The research team were able to study recovered bones from the skull, jaws and teeth, as well as parts of the skeleton from two individuals.

The bones were discovered over a 20-year period by Canadian Museum of Nature scientists at a fossil locality on Ellesmere Island, known as the Beaver Pond site.

The peat deposits include fossilized plants indicative of a boreal-type wetland forest, and have yielded other fossils, including fish, beaver, small carnivores, deerlets, and a three-toed horse.

The findings, published in the journal Scientific Reports, show that the Ellesmere Protarctos lived in a northern forest habitat, where there would have been 24-hour darkness in winter, as well as about six months of ice and snow. Study co-author Dr Natalia Rybczynski, said: ‘It is a significant find, in part because all other ancient fossil ursine bears, and even some modern bear species like the sloth bear and sun bear, are associated with lower-latitude, milder habitats.

‘So, the Ellesmere bear is important because it suggests that the capacity to exploit the harshest, most northern forests on the planet is not an innovation of modern grizzlies and black bears, but may have characterised the ursine lineage from its beginning.’ Dr Wang analysed characteristics of fossil bear remains from around the world to identify the Ellesmere remains as Protarctos and to establish its evolutionary lineage in relation to other bears.

Modern bears are wide-ranging, found from equatorial to polar regions. Their ancestors, mainly found in Eurasia, date to about five million years ago. Dr Wang said fossil records of ursine bears – all living bears plus their ancestors, except the giant panda, which is an early offshoot – are poor and their early evolution controversial.

The new fossil represents one of the early immigrations from Asia to North America, but it is probably not a direct ancestor to the modern American black bear. Dr Wang said that it is also significant that the teeth of both Protarctos individuals show signs of ‘well-developed’ dental cavities, which were identified following CT scans.

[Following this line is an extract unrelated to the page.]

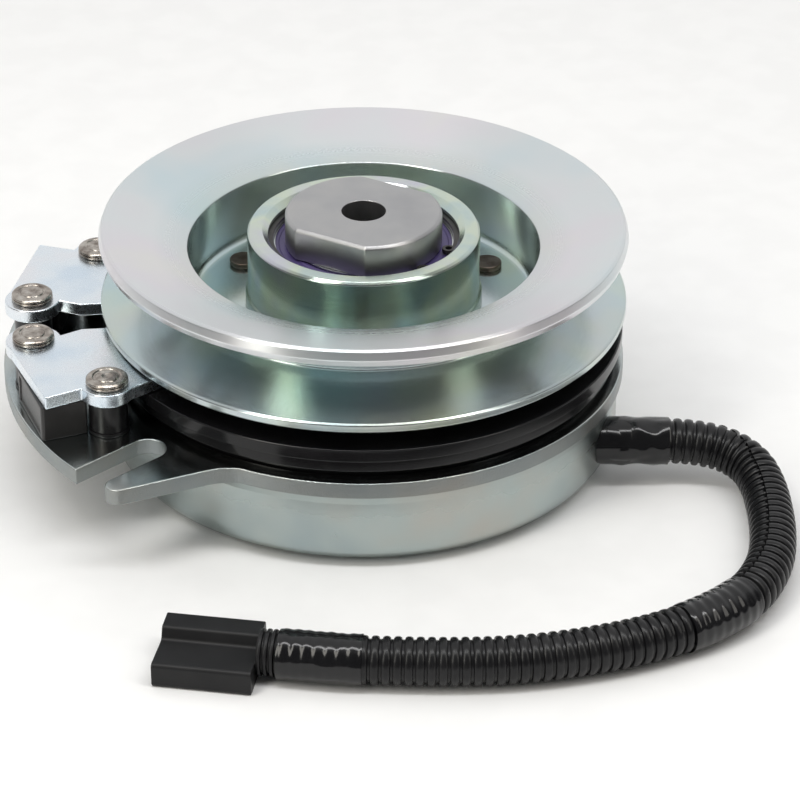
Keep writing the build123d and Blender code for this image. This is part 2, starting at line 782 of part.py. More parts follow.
# ================================================================ brake
def make_brake_plates():
    """Two steel pole plates over the armature edge, one each side of the arm."""
    for name, side in (("brake_plate_front", 1), ("brake_plate_rear", -1)):
        rivet_spots = [mirrored(disc_r + reach, angle, side) for reach, angle in (outer_rivet, inner_rivet)]
        with BuildPart() as brake_plate:
            with BuildSketch(Plane.XY.offset(brake_low)):
                with BuildLine():
                    arc = [mirrored(plate_inner_r, angle, side) for angle in plate_arc_deg]
                    ThreePointArc(*arc)
                    corners = [mirrored(disc_r + reach, angle, side) for reach, angle in plate_corners]
                    Polyline(arc[0], *corners, arc[-1])
                make_face()
                with Locations(rivet_spots[0]):
                    Circle(outer_ear_r)
                with Locations(rivet_spots[1]):
                    Circle(inner_ear_r)
                with Locations(*rivet_spots):
                    Circle(rivet_shank_r + hole_slip, mode=Mode.SUBTRACT)
            extrude(amount=brake_t)
        brake_plate.part.label = name
        export_step(brake_plate.part, "parts/" + name + ".step")


def make_brake_blocks():
    """Magnet blocks between the arm and the plates, along each plate's outer edge."""
    first, last = [beyond(reach, angle) for reach, angle in block_ends]
    length = hypot(last[0] - first[0], last[1] - first[1])
    for name, side in (("brake_block_front", 1), ("brake_block_rear", -1)):
        run = Vector(last[0] - first[0], side * (last[1] - first[1]), 0)
        corner = (first[0], side * first[1], cup_top)
        with BuildPart() as brake_block:
            with BuildSketch(Plane(origin=corner, x_dir=run, z_dir=(0, 0, 1))):
                across = Align.MIN if side == 1 else Align.MAX
                Rectangle(length, block_depth, align=(Align.MIN, across))
            extrude(amount=brake_low - cup_top)
            chamfer(brake_block.edges().filter_by(Axis.Z), block_edge)
        brake_block.part.label = name
        export_step(brake_block.part, "parts/" + name + ".step")


def brake_points():
    """The four rivet places, in plan."""
    spots = []
    for side in (1, -1):
        for reach, angle in (outer_rivet, inner_rivet):
            spots.append(beyond(reach, 180 + side * (angle - 180)))
    return spots


def make_brake_rivets():
    """Rivets, their spacer tubes and foot washers, four of each."""
    discs = (
        (rivet_head_r - rivet_foot_step, plate_low - rivet_foot_h, plate_low),
        (rivet_shank_r, plate_low, brake_top),
        (rivet_head_r, brake_top, brake_top + rivet_head_h),
    )
    with BuildPart() as brake_rivets:
        for radius, low, high in discs:
            with BuildSketch(Plane.XY.offset(low)):
                with Locations(*brake_points()):
                    Circle(radius)
            extrude(amount=high - low)
    brake_rivets.part.label = "brake_rivets"
    export_step(brake_rivets.part, "parts/brake_rivets.step")

    with BuildPart() as brake_spacers:
        with BuildSketch(Plane.XY.offset(cup_top + washer_t)):
            with Locations(*brake_points()):
                Circle(spacer_r)
                Circle(rivet_shank_r + hole_slip, mode=Mode.SUBTRACT)
        extrude(amount=brake_low - cup_top - washer_t)
    brake_spacers.part.label = "brake_spacers"
    export_step(brake_spacers.part, "parts/brake_spacers.step")

    with BuildPart() as brake_washers:
        with BuildSketch(Plane.XY.offset(cup_top)):
            with Locations(*brake_points()):
                Circle(washer_r)
                Circle(rivet_shank_r + hole_slip, mode=Mode.SUBTRACT)
        extrude(amount=washer_t)
    brake_washers.part.label = "brake_washers"
    export_step(brake_washers.part, "parts/brake_washers.step")


# ================================================================ lead
def corner_radii(points):
    """Arc radius at each corner of a route, from its shorter run and half its turn."""
    radii = []
    for before, here, after in zip(points, points[1:], points[2:]):
        first = Vector(*here) - Vector(*before)
        second = Vector(*after) - Vector(*here)
        turn = first.get_angle(second)
        radii.append(bend_share * min(first.length, second.length) / tan(radians(turn / 2)))
    return radii


def lead_path():
    """The lead's centre line: straight runs joined by tangent arcs."""
    with BuildLine() as path:
        FilletPolyline(*route, radius=corner_radii(route))
    return path.wire()


def tube(line, outer_r, inner_r=0):
    """A round tube, or a rod, along a line."""
    with BuildPart() as swept:
        with BuildSketch(Plane(origin=line @ 0, z_dir=line % 0)):
            Circle(outer_r)
            if inner_r > 0:
                Circle(inner_r, mode=Mode.SUBTRACT)
        sweep(path=line)
    return swept


def make_lead():
    """Split-loom conduit with the wires inside, its bush and three shrink sleeves."""
    path = lead_path()
    total = path.length
    with BuildPart() as lead_bush:
        with BuildSketch(lead_plane()):
            Circle(conduit_r + sleeve_wall)
        extrude(amount=-bush_len)
        Cylinder(cup_r, 3 * cup_top, mode=Mode.SUBTRACT)
        with BuildSketch(lead_plane()):
            Circle(bush_neck_r)
        extrude(amount=-bush_len)
    lead_bush.part.label = "lead_bush"
    export_step(lead_bush.part, "parts/lead_bush.step")

    lead_conduit = tube(path, conduit_r)
    lead_conduit.part.label = "lead_conduit"
    export_step(lead_conduit.part, "parts/lead_conduit.step")

    sleeves = {
        "exit_sleeve": (0, exit_sleeve_len),
        "middle_sleeve": (middle_sleeve_at, middle_sleeve_at + middle_sleeve_len),
        "end_sleeve": (total - end_sleeve_len, total),
    }
    for name, (low, high) in sleeves.items():
        stretch = path.trim(low / total, high / total)
        sleeve = tube(stretch, conduit_r + sleeve_wall, conduit_r)
        sleeve.part.label = name
        export_step(sleeve.part, "parts/" + name + ".step")

    print("lead radii", [round(value, 1) for value in corner_radii(route)])
    print("lead length", round(total, 1), "conduit volume / (section x length)",
          round(lead_conduit.part.volume / (pi * conduit_r**2 * total), 4))


def plug_plane(distance):
    """Plane across the plug, a distance beyond the end of the lead."""
    heading = (Vector(*route[-1]) - Vector(*route[-2])).normalized()
    base = Vector(*route[-1]) + heading * distance
    return Plane(origin=(base.X, base.Y, 0), x_dir=(-heading.Y, heading.X, 0), z_dir=heading)


def make_plug():
    """Two-lobed plug body with a ribbed neck, and the blades in its cavities."""
    half = plug_w / 2
    valley = half - rear_lobe_w - valley_step
    with BuildPart() as plug_housing:
        with BuildSketch(plug_plane(plug_neck_len)) as section:
            with BuildLine():
                Polyline(
                    (-half, 0),
                    (half, 0),
                    (half, front_lobe_h),
                    (-valley, valley_h),
                    (-half + rear_lobe_w, rear_lobe_h),
                    (-half, rear_lobe_h),
                    close=True,
                )
            make_face()
            fillet(section.vertices(), plug_round)
        extrude(amount=plug_len)
        with BuildSketch(plug_plane(0)):
            with Locations((0, rest_z)):
                Circle(plug_neck_r)
        extrude(amount=plug_neck_len)
        for step in plug_collar_at:
            with BuildSketch(plug_plane(step)):
                with Locations((0, rest_z)):
                    Circle(plug_collar_r)
            extrude(amount=plug_collar_w)
        with BuildSketch(plug_plane(plug_neck_len + plug_len)):
            with Locations(*cavity_spots):
                Rectangle(cavity_w, cavity_h)
        extrude(amount=-cavity_depth, mode=Mode.SUBTRACT)
    plug_housing.part.label = "plug_housing"
    export_step(plug_housing.part, "parts/plug_housing.step")

    with BuildPart() as plug_blades:
        with BuildSketch(plug_plane(plug_neck_len + plug_len - cavity_depth)):
            with Locations(*cavity_spots):
                Rectangle(blade_w, blade_t)
        extrude(amount=blade_len)
    plug_blades.part.label = "plug_blades"
    export_step(plug_blades.part, "parts/plug_blades.step")


make_field_cup()
make_torque_plate()
make_inner_pole()
make_coil()
make_field_bearing()
make_rotor()
make_drive_hub()
make_pulley()
make_bearing_housing()
make_retaining_ring()
make_pulley_bearing()
make_armature()
make_leaf_springs()
make_spring_rivets()
make_brake_plates()
make_brake_blocks()
make_brake_rivets()
make_lead()
make_plug()
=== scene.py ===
import logging
import math
from dataclasses import dataclass
from enum import Enum
from typing import Callable, Iterable, Sequence

import bmesh
import bpy
from mathutils import Matrix, Vector, noise


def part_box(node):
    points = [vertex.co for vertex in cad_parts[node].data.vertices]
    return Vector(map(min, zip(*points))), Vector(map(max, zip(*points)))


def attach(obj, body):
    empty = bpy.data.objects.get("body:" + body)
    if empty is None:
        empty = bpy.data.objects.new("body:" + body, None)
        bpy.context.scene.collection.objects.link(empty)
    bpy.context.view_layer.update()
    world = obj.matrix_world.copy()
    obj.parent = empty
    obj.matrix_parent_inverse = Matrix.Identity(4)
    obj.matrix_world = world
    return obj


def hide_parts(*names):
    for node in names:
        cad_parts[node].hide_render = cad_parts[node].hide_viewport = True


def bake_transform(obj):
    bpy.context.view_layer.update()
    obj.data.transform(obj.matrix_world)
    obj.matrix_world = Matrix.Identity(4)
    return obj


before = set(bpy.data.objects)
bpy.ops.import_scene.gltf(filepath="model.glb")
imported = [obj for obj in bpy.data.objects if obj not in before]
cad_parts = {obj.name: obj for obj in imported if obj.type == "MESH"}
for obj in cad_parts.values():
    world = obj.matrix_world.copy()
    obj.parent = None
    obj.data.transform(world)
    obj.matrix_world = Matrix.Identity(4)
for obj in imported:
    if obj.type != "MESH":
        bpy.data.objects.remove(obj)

"""Electromagnetic clutch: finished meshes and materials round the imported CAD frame.

Sizes are written in millimetres and each piece is scaled to metres as it is finished.
"""

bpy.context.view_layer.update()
MM = 0.001
TURN_STEPS = 256
ROUND_STEPS = 4
SHARP_ANGLE = math.radians(32.0)
FLAT_ANGLE = math.radians(18.0)
LOG = logging.getLogger("clutch")

Colour = tuple[float, float, float]
Corner = tuple[float, float, float]


class Body(Enum):
    """Moving bodies of the clutch, by their names in the frame."""

    FIELD = "field"
    ROTOR = "rotor"
    PULLEY = "pulley"
    ARMATURE = "armature"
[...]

Dr Wang added: ‘The cavities underline that these ancient bears consumed large amounts of sugary foods such as berries.

‘Indeed, berry plants are found preserved in the same Ellesmere deposits as the bear remains.’

Dr Rybczynski added: ‘We know that modern bears consume sugary fruits in the fall to promote fat accumulation that allows for winter survival via hibernation.

‘The dental cavities in Protarctos suggest that consumption of sugar-rich foods like berries, in preparation for winter hibernation, developed early in the evolution of bears as a survival strategy.’